Thomas and friends escape, starting a series of events that involves them running from various bad guys for the rest of the film. Eventually they find themselves in the “Scorch,” a desert-like terrain that offers little respite from the elements. They have help: Aris (Jacob Lofland) assists them in leaving Janson’s facility, and Brenda (Rosa Salazar) and Jorge (Giancarlo Esposito) lead the group into the mountains toward Right Arm, a resistance movement. All the while danger lurks from the sun, Cranks, Wicked (the group conducting the experiments searching for the cure), and most surprisingly, from within their own ranks.

The film was directed by Wes Ball and written by T.S. Nowlin, both of whom also served the same function on “The Maze Runner,” so one would think the two films would share a sense of continuity. But aside from the characters the two movies could not be more different, which isn’t good for the sequel when the original is clearly better.

Specifically, the tone and content of “Scorch Trials” is dire, and the life-or-death situations in which the teens are placed often come with great moral and ethical complications. Whereas the first film was “Lord of the Flies”-style survival, here the stakes are survival and the continuation of mankind. The story is so dark that some scenes feel straight out of a horror movie: Cranks attack with relentless speed, characters are drugged and taken advantage of, and scientific experiments on living humans all make this a squirmy movie to sit through, but in this case that’s a good thing because it feels atypical.

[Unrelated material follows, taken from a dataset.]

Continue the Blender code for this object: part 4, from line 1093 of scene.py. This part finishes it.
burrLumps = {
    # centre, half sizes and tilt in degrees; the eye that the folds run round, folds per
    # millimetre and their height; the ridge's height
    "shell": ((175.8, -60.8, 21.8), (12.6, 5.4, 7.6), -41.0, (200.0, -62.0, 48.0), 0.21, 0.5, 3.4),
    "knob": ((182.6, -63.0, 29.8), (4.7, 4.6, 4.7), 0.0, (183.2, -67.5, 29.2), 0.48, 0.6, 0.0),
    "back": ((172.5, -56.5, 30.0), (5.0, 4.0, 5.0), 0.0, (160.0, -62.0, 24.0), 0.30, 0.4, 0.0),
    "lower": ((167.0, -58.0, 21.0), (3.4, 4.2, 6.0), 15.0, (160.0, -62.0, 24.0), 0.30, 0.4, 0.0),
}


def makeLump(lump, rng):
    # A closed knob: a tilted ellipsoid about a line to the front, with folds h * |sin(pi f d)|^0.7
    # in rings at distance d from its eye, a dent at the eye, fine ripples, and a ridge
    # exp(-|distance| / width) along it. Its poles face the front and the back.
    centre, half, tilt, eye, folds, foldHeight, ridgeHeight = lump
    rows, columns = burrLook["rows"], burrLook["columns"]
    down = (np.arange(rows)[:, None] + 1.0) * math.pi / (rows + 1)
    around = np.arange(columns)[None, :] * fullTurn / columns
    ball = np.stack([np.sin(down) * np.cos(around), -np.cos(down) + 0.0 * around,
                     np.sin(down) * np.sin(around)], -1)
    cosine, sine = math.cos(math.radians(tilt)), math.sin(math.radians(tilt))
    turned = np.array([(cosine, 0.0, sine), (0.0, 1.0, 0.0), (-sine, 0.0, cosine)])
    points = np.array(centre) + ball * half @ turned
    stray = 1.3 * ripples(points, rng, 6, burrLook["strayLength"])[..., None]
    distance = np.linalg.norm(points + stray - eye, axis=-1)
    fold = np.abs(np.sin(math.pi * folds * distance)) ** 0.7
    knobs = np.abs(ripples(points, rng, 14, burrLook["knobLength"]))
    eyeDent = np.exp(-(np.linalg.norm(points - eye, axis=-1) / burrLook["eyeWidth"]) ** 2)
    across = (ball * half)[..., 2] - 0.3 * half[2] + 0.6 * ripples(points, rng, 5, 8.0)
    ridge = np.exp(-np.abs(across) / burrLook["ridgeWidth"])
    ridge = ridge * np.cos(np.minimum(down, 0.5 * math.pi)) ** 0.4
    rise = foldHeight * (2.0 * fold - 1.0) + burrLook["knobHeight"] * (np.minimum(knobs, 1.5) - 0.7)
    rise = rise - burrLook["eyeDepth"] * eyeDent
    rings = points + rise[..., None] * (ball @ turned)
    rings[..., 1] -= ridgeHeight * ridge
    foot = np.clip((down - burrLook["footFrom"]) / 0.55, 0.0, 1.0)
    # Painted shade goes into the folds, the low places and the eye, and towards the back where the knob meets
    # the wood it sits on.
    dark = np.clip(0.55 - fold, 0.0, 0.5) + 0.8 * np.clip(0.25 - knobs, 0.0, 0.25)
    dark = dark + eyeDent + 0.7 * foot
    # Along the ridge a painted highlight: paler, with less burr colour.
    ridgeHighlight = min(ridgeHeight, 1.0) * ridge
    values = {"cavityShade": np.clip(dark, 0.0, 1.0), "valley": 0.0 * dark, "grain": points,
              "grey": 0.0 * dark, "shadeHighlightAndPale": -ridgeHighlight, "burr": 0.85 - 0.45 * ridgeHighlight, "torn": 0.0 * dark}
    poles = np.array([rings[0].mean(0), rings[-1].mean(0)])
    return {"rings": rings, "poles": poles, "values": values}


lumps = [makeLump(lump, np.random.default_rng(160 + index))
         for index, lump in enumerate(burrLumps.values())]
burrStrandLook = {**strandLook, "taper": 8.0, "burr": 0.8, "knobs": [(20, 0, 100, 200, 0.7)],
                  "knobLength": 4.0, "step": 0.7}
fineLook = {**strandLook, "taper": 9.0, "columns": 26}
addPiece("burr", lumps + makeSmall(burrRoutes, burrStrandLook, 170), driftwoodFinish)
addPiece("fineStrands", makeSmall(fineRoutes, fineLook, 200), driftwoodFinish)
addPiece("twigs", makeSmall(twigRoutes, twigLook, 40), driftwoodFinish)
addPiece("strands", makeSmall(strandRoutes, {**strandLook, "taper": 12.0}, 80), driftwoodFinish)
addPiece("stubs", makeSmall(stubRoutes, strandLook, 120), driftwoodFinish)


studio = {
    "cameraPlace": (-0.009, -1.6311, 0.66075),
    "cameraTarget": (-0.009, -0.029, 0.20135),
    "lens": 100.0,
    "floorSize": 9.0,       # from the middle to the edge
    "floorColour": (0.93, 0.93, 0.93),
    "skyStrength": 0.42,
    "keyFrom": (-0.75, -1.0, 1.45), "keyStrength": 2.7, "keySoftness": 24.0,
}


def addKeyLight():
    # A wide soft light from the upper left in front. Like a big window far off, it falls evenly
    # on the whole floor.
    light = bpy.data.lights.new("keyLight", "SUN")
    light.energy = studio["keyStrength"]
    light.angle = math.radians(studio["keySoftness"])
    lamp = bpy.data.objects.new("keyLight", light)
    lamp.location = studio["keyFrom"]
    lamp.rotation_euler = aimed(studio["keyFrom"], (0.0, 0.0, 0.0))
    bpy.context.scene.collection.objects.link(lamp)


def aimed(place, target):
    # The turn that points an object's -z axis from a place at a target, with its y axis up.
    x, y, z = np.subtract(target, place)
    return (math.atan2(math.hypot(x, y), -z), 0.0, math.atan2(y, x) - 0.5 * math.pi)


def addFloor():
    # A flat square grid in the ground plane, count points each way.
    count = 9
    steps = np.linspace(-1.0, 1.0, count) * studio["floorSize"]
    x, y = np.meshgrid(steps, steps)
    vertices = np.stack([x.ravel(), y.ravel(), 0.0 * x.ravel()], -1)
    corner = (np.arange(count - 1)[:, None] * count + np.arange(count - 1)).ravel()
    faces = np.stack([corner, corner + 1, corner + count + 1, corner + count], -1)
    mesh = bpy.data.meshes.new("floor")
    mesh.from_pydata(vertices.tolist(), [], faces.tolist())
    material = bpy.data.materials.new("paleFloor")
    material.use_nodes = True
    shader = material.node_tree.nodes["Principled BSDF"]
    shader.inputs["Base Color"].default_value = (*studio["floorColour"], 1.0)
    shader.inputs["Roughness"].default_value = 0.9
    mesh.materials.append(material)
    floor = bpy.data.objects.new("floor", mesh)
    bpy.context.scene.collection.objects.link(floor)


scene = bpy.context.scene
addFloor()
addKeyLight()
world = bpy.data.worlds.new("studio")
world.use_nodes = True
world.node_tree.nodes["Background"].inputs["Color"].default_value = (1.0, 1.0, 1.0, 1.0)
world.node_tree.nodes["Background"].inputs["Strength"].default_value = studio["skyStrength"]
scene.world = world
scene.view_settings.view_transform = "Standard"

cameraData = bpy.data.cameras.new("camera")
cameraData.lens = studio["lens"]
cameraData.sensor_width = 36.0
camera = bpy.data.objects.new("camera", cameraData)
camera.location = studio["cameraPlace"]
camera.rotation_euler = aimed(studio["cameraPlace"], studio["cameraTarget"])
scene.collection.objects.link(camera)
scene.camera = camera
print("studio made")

It’s an odd dynamic, but “Maze Runner: The Scorch Trials” simultaneously disappoints and intrigues. Knowing it’s the second part of a trilogy, the final evaluation can reasonably boil down to this: Does it leave me eager to see part three? The answer is no, because it feels like all the questions could’ve been answered with clearer and more concise storytelling here. And leaving us thinking part three is superfluous rather than necessary is not good.
 
Did you know?
The third adaptation of “The Maze Runner” trilogy, “The Death Cure,” is tentatively scheduled to open in Feb. 2017, but no official start date for production has been announced.